Enabling cryogenic gravitational wave detectors: growth of sapphire crystals with record low absorption in the near infrared

15 ultra-pure sapphire single crystals of 32 mm diameter and 100 mm long were grown under a stationary stable regime using the Czochralski (Cz) technique. Despite varying several growth parameters, the obtained crystals were transparent without visible macroscopic defects such as cracks, inclusions and grain boundaries. The optical absorption coefficients ( α ) at the 1064 nm wavelength of the grown sapphire crystals were mapped by Photothermal Deflection Spectroscopy (PDS). The crystals grown along c -axis using low pulling rates lower than 1.5 mm h −1 , at 1064 nm present an very low optical absorption coefficients ( α = 11 ppm cm −1 ). At such low levels, the origin of the optical absorption has never been explained.
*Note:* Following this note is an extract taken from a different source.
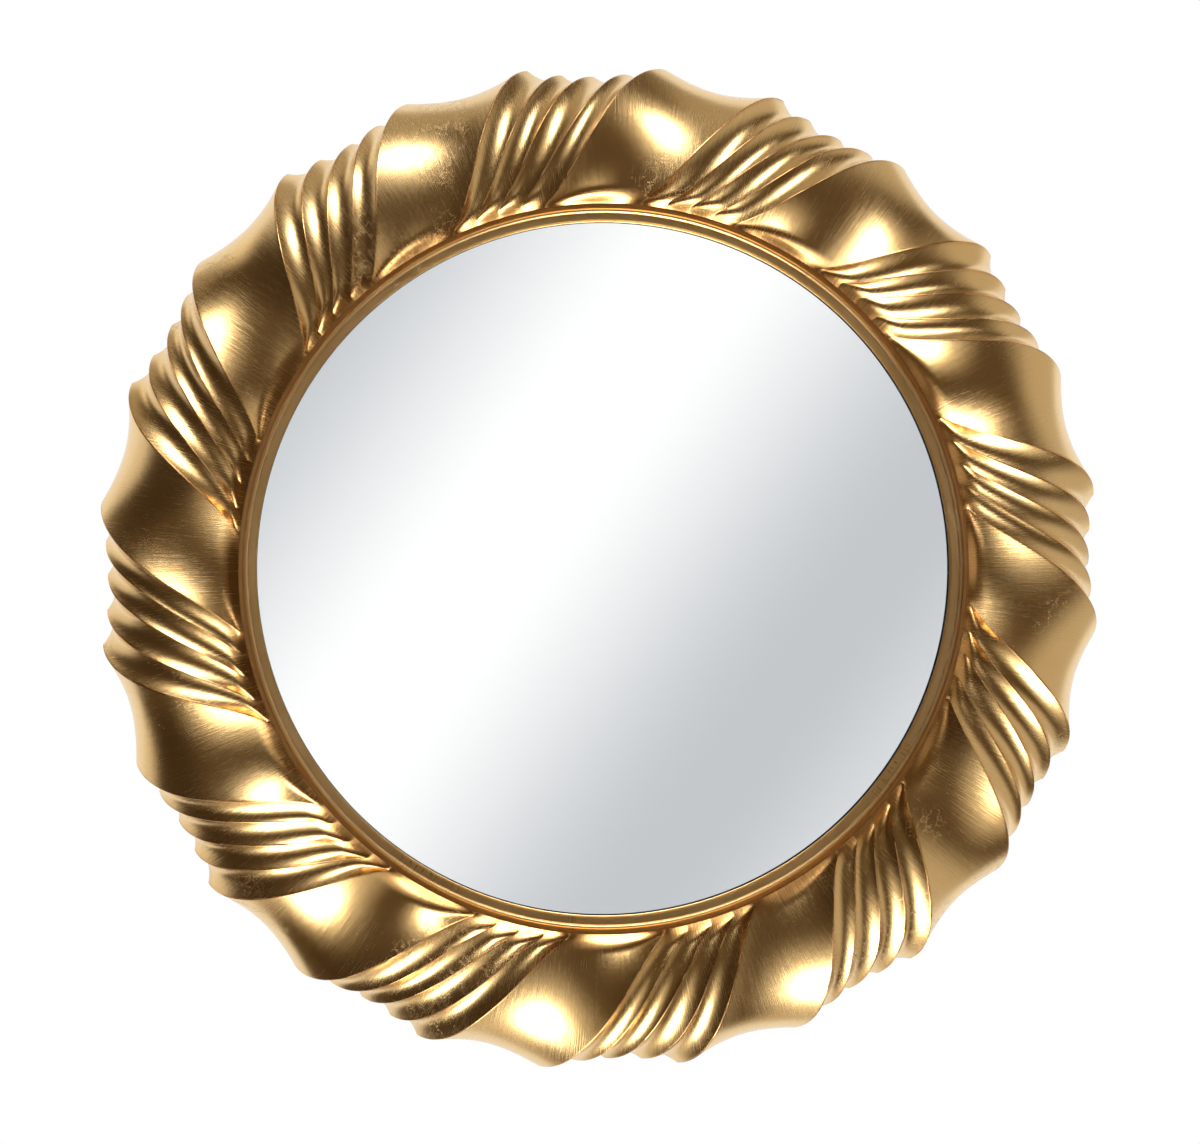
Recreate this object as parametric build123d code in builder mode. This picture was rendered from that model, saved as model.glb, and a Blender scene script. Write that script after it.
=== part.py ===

However, in this paper we point toward the role of Fe 2+ -Fe 3+ and Ti 3+ -Ti 3+ pairs. These results open the route to upscaling the growth process to achieve ultra-large sapphire crystals with outstanding optical performances, which are a key for the next generation of gravitational wave detectors. Sapphire was grown by Czochralski and ultra-low absorption (11 ppm cm −1 ) was achieved. The Fe 2+ -Fe 3+ and Ti 3+ -Ti 3+ pairs are crucial for the absorption at 1064 nm. The result is promised to grow large sapphire for the next generation of GW detector.